Access: Inner blocks can read/write variables defined in outer blocks.
Reassignment Validity¶
A variable can be reassigned.
The new value must match the declared type of the variable.
Immutable Constants:
ConstExprvariables and values returned bydf.get_pid()are compile-time constants and cannot be reassigned.
Valid Scoping¶
Variables should be declared in the scope where they are used:
def kernel(a: int32) -> int32:
r: int32 = 0 # Declare outside conditional
if a == 0:
r = 1
else:
r = 4
return r
Local variables within a branch are allowed:
def kernel(a: int32) -> int32:
r: int32 = 0
if a > 0:
t: int32 = 1 # Local to if-branch
r = r + t
return r
Invalid Scoping¶
The following patterns will raise errors:
Declaring the same variable in multiple branches:
# ERROR: r is not accessible outside branches
def kernel(a: int32) -> int32:
if a == 0:
r: int32 = 1
else:
r: int32 = 4
return r # Error: r not in scope
Using loop-local variables outside the loop:
# ERROR: tmp is not accessible outside loop
def kernel(n: int32) -> int32:
for i in range(n):
tmp: int32 = i
return tmp # Error: tmp not in scope
Redefining loop variables in nested loops:
# ERROR: Cannot redefine i in nested loop
def kernel(n: int32) -> int32:
s: int32 = 0
for i in range(n):
for i in range(n): # Error: i already defined
s = s + i
return s
Meta-Programming Constructs¶
Allo provides compile-time meta-programming constructs that are evaluated during compilation, enabling conditional code generation and advanced optimizations.
Meta If/Elif/Else¶
Compile-time conditionals that generate different code based on conditions known at compile time. The conditions must be compile-time constants:
with allo.meta_if(condition1):
# Code generated only when condition1 is true
pass
with allo.meta_elif(condition2):
# Code generated only when condition1 is false and condition2 is true
pass
with allo.meta_else():
# Code generated when all previous conditions are false
pass
These are useful for:
Selecting different implementations based on compile-time parameters
Specializing kernels for specific data types or array sizes
Eliminating dead code at compile time
Meta For (Compile-Time Loop Unrolling)¶
allo.meta_for supports multiple argument formats similar to Python’s range. The loop bounds and step must be compile-time constants:
# Single argument: meta_for(upper)
with allo.meta_for(10) as i:
A[i] = i
# Two arguments: meta_for(lower, upper)
with allo.meta_for(5, 10) as i:
A[i] = i
# Three arguments: meta_for(lower, upper, step)

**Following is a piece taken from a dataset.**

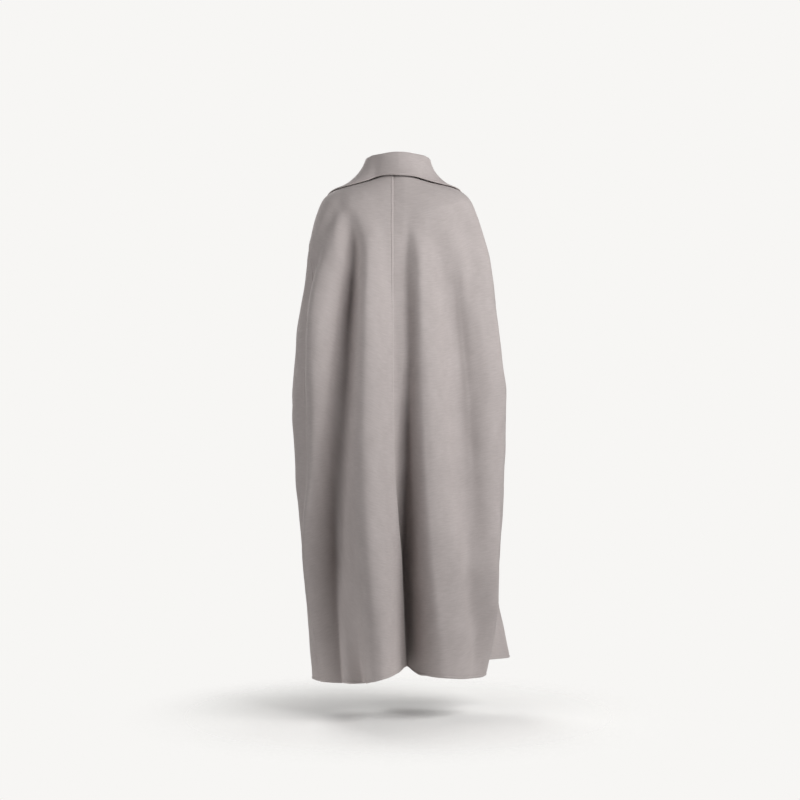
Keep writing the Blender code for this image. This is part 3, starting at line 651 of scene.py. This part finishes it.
def collar_profile(degrees):
    """One section of the collar's middle surface: up the stand, round the fold and down the leaf."""
    knots = [row.angle for row in COLLAR_LINES]
    line = CollarLine(*(float(smooth(knots, [getattr(row, name) for row in COLLAR_LINES], abs(degrees)))
                        for name in CollarLine._fields))
    side = math.copysign(1, degrees)
    angle = np.array([math.radians(degrees)])
    edge_angle = np.array([math.radians(side * line.fan)])
    edge_down = line.edge_left if side > 0 else line.edge_right
    up = np.array([0, 0, 1])

    neck = cape_points(0.0, angle, "collar")[0]
    neck_normal = cape_normals(0.0, angle, "collar")[0]
    outward_here = unit(neck_normal * (1, 1, 0))
    lean = math.hypot(*neck_normal[:2])
    # The stand clears the neckline where two cloths lap there.
    base = neck - outward_here * (WALL / 2 + lean * (1.5 * WALL + SEAM_GAP) + SEAM_GAP + NECK_EASE)
    foot = base - up * STAND_LAP
    turn_centre = neck + outward_here * line.out + up * (line.up - FOLD_RADIUS)
    edge_normal = cape_normals(edge_down, edge_angle, "collar")[0]
    edge = cape_points(edge_down, edge_angle, "collar")[0] + edge_normal * (line.lift + WALL)

    stand_top = turn_centre - outward_here * FOLD_RADIUS
    leaf_top = turn_centre + outward_here * FOLD_RADIUS
    profile = [foot + (base - foot) * step / STAND_LAP for step in EDGE_STEPS[EDGE_STEPS < STAND_LAP]]
    profile += [base + (stand_top - base) * share for share in np.linspace(0, 1, STAND_ROWS)]
    for turn in np.linspace(math.pi, 0, TURN_ROWS + 2)[1:-1]:
        profile.append(turn_centre + FOLD_RADIUS * (outward_here * math.cos(turn) + up * math.sin(turn)))
    arch = (leaf_top + edge) / 2 + unit(edge_normal + outward_here) * line.bow
    near_edge = 1 - EDGE_STEPS[::-1] / LEAF_DEPTH
    for share in np.concatenate([np.linspace(0, near_edge[0], LEAF_ROWS, endpoint=False), near_edge]):
        profile.append(leaf_top * (1 - share) ** 2 + arch * 2 * share * (1 - share) + edge * share**2)
    return profile


def height_on_shoulders(points):
    """Lowest height at which a cloth clears the cape under each point."""
    angle = np.arctan2(points[..., 0], points[..., 1]).ravel()
    reach = np.hypot(points[..., 0], points[..., 1]).ravel()
    levels = np.linspace(0, SHOULDER_DOWN, SHOULDER_LEVELS)
    rings = np.array([cape_points(down, angle, "collar") for down in levels])
    radii = np.hypot(rings[..., 0], rings[..., 1])
    lowest = []
    for spot, ring_radii, ring_heights in zip(reach, radii.T, rings[..., 2].T):
        slope = np.interp(spot, ring_radii, np.gradient(ring_heights, ring_radii))
        on_cape = np.interp(spot, ring_radii, ring_heights) + (WALL + LEAF_GAP) * math.hypot(1, slope)
        lowest.append(on_cape if spot > ring_radii[0] else -math.inf)
    return np.reshape(lowest, points.shape[:-1])


def collar_grid():
    """Middle surface of the collar as rows of points, from the foot of the stand to the leaf's edge."""
    ends = COLLAR_END + np.degrees(EDGE_STEPS / NECK_RADIUS)
    middle = np.linspace(ends[-1] - 180, 180 - ends[-1], COLLAR_COLUMNS)[1:-1]
    angles = np.concatenate([ends - 180, middle, 180 - ends[::-1]])
    points = np.array([collar_profile(degrees) for degrees in angles]).transpose(1, 0, 2)
    leaf = points[-(LEAF_ROWS + len(EDGE_STEPS)):]
    leaf[..., 2] = np.maximum(leaf[..., 2], height_on_shoulders(leaf))
    return points


piece, face = cloth_wall("collar_cloth", collar_grid(), ("first", "last", "foot"))
pieces["collar"], faces_of["collar"] = piece, face
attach(piece, "root")
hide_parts("collar")

# ----------------------------------------------------------------------------------------------------------
# The felling stitches. The turned-in edges are held by small hand stitches in wool thread of the cloth's
# colour, one every 6 mm along the groove, which sink into the nap.
THREAD = "#9d9391"
STITCH_SIZES = {"Spacing": 0.0060, "Stitch Length": 0.0021, "Thread Thickness": 0.00055}
THREAD_TWISTS, THREAD_BUMP = 1800.0, 0.0001  # twists in a metre of thread, and their height


def thread_material():
    """Two-ply wool thread: the eye gets matt dashes, a shade darker than the cloth, with a fine twist."""
    material, tree = new_material("wool_thread")
    place = add(tree, "ShaderNodeTexCoord").outputs["Object"]
    twist = add(tree, "ShaderNodeTexNoise", {"Scale": THREAD_TWISTS, "Detail": 1.0}, {"Vector": place})
    bump = add(tree, "ShaderNodeBump", {"Strength": 0.5, "Distance": THREAD_BUMP},
               {"Height": twist.outputs["Fac"]})
    shader = add(tree, "ShaderNodeBsdfPrincipled",
                 {"Base Color": linear(THREAD), "Roughness": 0.9, "Specular IOR Level": 0.12,
                  "Sheen Weight": 0.2},
                 {"Normal": bump.outputs["Normal"]})
    add(tree, "ShaderNodeOutputMaterial", links={"Surface": shader.outputs["BSDF"]})
    return material


def stitch_tree(material):
    """Geometry Nodes: one small oval of thread at even spacing along each line of a mesh."""
    tree = bpy.data.node_groups.new("felling_stitches", "GeometryNodeTree")
    tree.interface.new_socket("Geometry", in_out="INPUT", socket_type="NodeSocketGeometry")
    for name in STITCH_SIZES:
        tree.interface.new_socket(name, in_out="INPUT", socket_type="NodeSocketFloat")
    tree.interface.new_socket("Geometry", in_out="OUTPUT", socket_type="NodeSocketGeometry")
    lines = add(tree, "NodeGroupInput")
    curves = add(tree, "GeometryNodeMeshToCurve", links={"Mesh": lines.outputs["Geometry"]})
    spots = add(tree, "GeometryNodeCurveToPoints", {"mode": "LENGTH"},
                {"Curve": curves.outputs["Curve"], "Length": lines.outputs["Spacing"]})
    oval = add(tree, "GeometryNodeMeshUVSphere", {"Segments": 6, "Rings": 4, "Radius": 0.5})
    size = add(tree, "ShaderNodeCombineXYZ", links={
        "X": lines.outputs["Thread Thickness"], "Y": lines.outputs["Thread Thickness"],
        "Z": lines.outputs["Stitch Length"]})
    laid = add(tree, "GeometryNodeInstanceOnPoints", links={
        "Points": spots.outputs["Points"], "Instance": oval.outputs["Mesh"],
        "Rotation": spots.outputs["Rotation"], "Scale": size.outputs["Vector"]})
    real = add(tree, "GeometryNodeRealizeInstances", links={"Geometry": laid.outputs["Instances"]})
    coloured = add(tree, "GeometryNodeSetMaterial", {"Material": material},
                   {"Geometry": real.outputs["Geometry"]})
    add(tree, "NodeGroupOutput", links={"Geometry": coloured.outputs["Geometry"]})
    return tree


def stitch_lines(name, face):
    """The felling lines of one piece: down its first or last column and along its finished cross edge."""
    side, end = FELL_STEP, len(EDGE_STEPS) - 1
    columns = {
        "back_left": (side,), "back_right": (side,), "front_left": (-1 - side,), "front_right": (),
        "collar": (side, -1 - side),
    }[name]
    return [face[end:-side, at] for at in columns] + [face[-1 - side, side:-side]]


thread = thread_material()
stitch = stitch_tree(thread)
for name, face in faces_of.items():
    points, edges = [], []
    for line in stitch_lines(name, face):
        first = len(points)
        points += line.tolist()
        edges += [(at, at + 1) for at in range(first, len(points) - 1)]
    mesh = bpy.data.meshes.new(name + "_lines")
    mesh.from_pydata(points, edges, [])
    guide = new_object(name + "_lines", mesh)
    modifier = guide.modifiers.new("stitches", "NODES")
    modifier.node_group = stitch
    for item in stitch.interface.items_tree:
        if item.in_out == "INPUT" and item.name in STITCH_SIZES:
            modifier[item.identifier] = STITCH_SIZES[item.name]
    evaluated = guide.evaluated_get(bpy.context.evaluated_depsgraph_get())
    sewn = new_object(name + "_stitches", bpy.data.meshes.new_from_object(evaluated))
    bpy.data.objects.remove(guide)
    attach(sewn, "root")

# ----------------------------------------------------------------------------------------------------------
# The studio. A pale floor that fades into the white room, and five soft lights: a key on the back from the
# wearer's right, a weaker one from further round, a broad low fill from the left, and two on the fronts.
FLOOR_Z = -1.490  # level of the wearer's soles: the coat hangs clear of it
FLOOR_RADIUS, FLOOR_FADE = 2.0, (0.20, 0.80)  # distances from its middle at which it ends and fades out
FLOOR_COLOUR = "#f7f6f4"
ROOM_COLOUR, ROOM_LIGHT = "#f7f6f4", 0.03  # the colour that is seen, and how strongly it lights the coat
CAMERA_PLACE = (-0.004, 5.2, -0.61)
LENS, SENSOR = 83.2, 36.0  # millimetres
COAT_MIDDLE = -0.60  # height that the lights face
FLOOR_CORNERS = 96


def floor_material():
    """Matt painted floor, pale, which gives way to the white room at its edge."""
    material, tree = new_material("pale_floor")
    place = add(tree, "ShaderNodeTexCoord").outputs["Object"]
    reach = add(tree, "ShaderNodeVectorMath", {"operation": "LENGTH"}, {0: place})
    fade = add(tree, "ShaderNodeMapRange",
               {"From Min": FLOOR_FADE[0], "From Max": FLOOR_FADE[1], "interpolation_type": "SMOOTHSTEP"},
               {"Value": reach.outputs["Value"]})
    paint = add(tree, "ShaderNodeBsdfPrincipled",
                {"Base Color": linear(FLOOR_COLOUR), "Roughness": 1.0, "Specular IOR Level": 0.0})
    clear = add(tree, "ShaderNodeBsdfTransparent")
    mixed = add(tree, "ShaderNodeMixShader",
                links={0: fade.outputs[0], 1: paint.outputs[0], 2: clear.outputs[0]})
    add(tree, "ShaderNodeOutputMaterial", links={"Surface": mixed.outputs[0]})
    return material


floor_mesh = bpy.data.meshes.new("floor")
turns = np.linspace(0, 2 * math.pi, FLOOR_CORNERS + 1)[:-1]
rim_points = [(FLOOR_RADIUS * math.cos(turn), FLOOR_RADIUS * math.sin(turn), 0) for turn in turns]
floor_mesh.from_pydata(rim_points, [], [tuple(range(FLOOR_CORNERS))])
floor_mesh.materials.append(floor_material())
floor = new_object("floor", floor_mesh)
floor.location.z = FLOOR_Z

# Each light faces the middle of the coat. `turn` is its angle from the centre back to the wearer's right,
# and `rise` its angle over the horizon, both in degrees.
Light = namedtuple("Light", "name turn rise distance width height watts")
LIGHTS = (
    Light("key", 44, 24, 2.8, 1.8, 1.3, 62),
    Light("side", 71, 18, 4.5, 2.0, 2.4, 66),
    Light("fill", -60, 6, 4.2, 3.6, 2.0, 88),
    Light("front_key", 205, 30, 4.5, 2.4, 1.8, 110),
    Light("front_fill", 150, 15, 4.5, 2.0, 1.8, 40),
)
for light in LIGHTS:
    lamp = bpy.data.lights.new(light.name, "AREA")
    lamp.shape = "RECTANGLE"
    lamp.size, lamp.size_y, lamp.energy = light.width, light.height, light.watts
    holder = new_object(light.name, lamp)
    turn, rise = math.radians(light.turn), math.radians(light.rise)
    level = math.cos(rise)
    direction = np.array([-math.sin(turn) * level, math.cos(turn) * level, math.sin(rise)])
    holder.location = np.array([0, 0, COAT_MIDDLE]) + direction * light.distance
    holder.rotation_euler = (math.pi / 2 - rise, 0, turn + math.pi)
    holder.visible_camera = False

# The camera sees the room at full strength, and the coat is lit by little of it.
room = bpy.data.worlds.new("white_room")
room.use_nodes = True
tree = room.node_tree
tree.nodes.clear()
ray = add(tree, "ShaderNodeLightPath")
seen = add(tree, "ShaderNodeBackground", {"Color": linear(ROOM_COLOUR), "Strength": 1.0})
felt = add(tree, "ShaderNodeBackground", {"Color": linear(ROOM_COLOUR), "Strength": ROOM_LIGHT})
both = add(tree, "ShaderNodeMixShader",
           links={0: ray.outputs["Is Camera Ray"], 1: felt.outputs[0], 2: seen.outputs[0]})
add(tree, "ShaderNodeOutputWorld", links={"Surface": both.outputs[0]})
bpy.context.scene.world = room

# The camera looks level at the back.
view = bpy.data.cameras.new("view")
view.lens, view.sensor_width = LENS, SENSOR
camera = new_object("view", view)
camera.location = CAMERA_PLACE
camera.rotation_euler = (math.radians(90), 0, math.radians(180))
bpy.context.scene.camera = camera
bpy.context.scene.view_settings.view_transform = "Standard"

with allo.meta_for(0, 10, 2) as i:
A[i] = i * 2
Tensor Attributes and Methods¶
Allo provides several built-in attributes and methods for tensor manipulation.
Transpose (.T)¶
Transpose a tensor by reversing its dimensions:
def kernel(A: float32[3, 4]) -> float32[4, 3]:
return A.T # Transpose: shape becomes [4, 3]
Copy (.copy)¶
Create a copy of a tensor:
B = A.copy()
Bit Reverse (.reverse)¶
Reverse the bits of an integer value (useful for FFT algorithms):
reversed_bits = x.reverse
Type Conversion Functions¶
Explicit Type Casting¶
Use Python built-in functions for explicit type casting:
# Cast to float32
b: float32 = float(a)
# Cast to int32
c: int32 = int(b)
Fixed-Point Type Attributes¶
Access type metadata for fixed-point types:
from allo.ir.types import Fixed
def kernel(A: Fixed[16, 8]) -> int32:
return A.bits # Returns 16 (total bitwidth)
# A.fracs would return 8 (fractional bits)
Bitcast¶
Reinterpret the bit pattern of a value as a different type (preserves bits, changes interpretation):
# Reinterpret float32 bits as int32
int_bits = float_val.bitcast()
Note
bitcast preserves the bit pattern but changes the type interpretation.
This is different from type casting which preserves the value but may change the bits.
Library Operations¶
Allo provides high-level library operations that map to optimized implementations.
Matrix Operations¶
# Matrix multiplication
C = allo.matmul(A, B)
# Batch matrix multiplication
C = allo.bmm(A, B)
# Linear layer: X @ A.T + B
Y = allo.linear(X, A, B)
Tensor Manipulation¶
# Transpose with custom permutation
B = allo.transpose(A, permutation=(1, 0, 2))
# Reshape/view tensor
B = allo.view(A, new_shape)
# Concatenate tensors along an axis
C = allo.concat(A, B, axis=0)
Element-wise Operations¶
# Exponential
B = allo.exp(A)
# Logarithm
B = allo.log(A)
# Absolute value
B = allo.abs(A)
Neural Network Operations¶
# 2D Convolution (NCHW format)
output = allo.conv2d(input, kernel)
# Max pooling
output = allo.maxpool(input, kernel)
# Sum pooling
output = allo.sumpool(input, kernel)
# ReLU activation
output = allo.relu(input)
# Softmax
output = allo.softmax(input)
Templates and Type Parameters¶
Allo supports parameterized kernels using type parameters:
def kernel[Ty](flag: bool) -> "Ty":
X: Ty
if not flag:
X = 1
else:
X = 0
return X
s = allo.customize(kernel, instantiate=[int8])
For more details on templates, see the Template Kernels documentation.
Building and Execution¶
After defining a kernel, create a schedule and build the executable:
import allo
import numpy as np
s = allo.customize(gemm)
mod = s.build() # Default: LLVM backend
# Prepare inputs
np_A = np.random.randint(0, 10, size=(32, 32)).astype(np.int32)
np_B = np.random.randint(0, 10, size=(32, 32)).astype(np.int32)
# Execute
np_C = mod(np_A, np_B)
For HLS code generation:
mod = s.build(target="vhls")
print(mod.hls_code)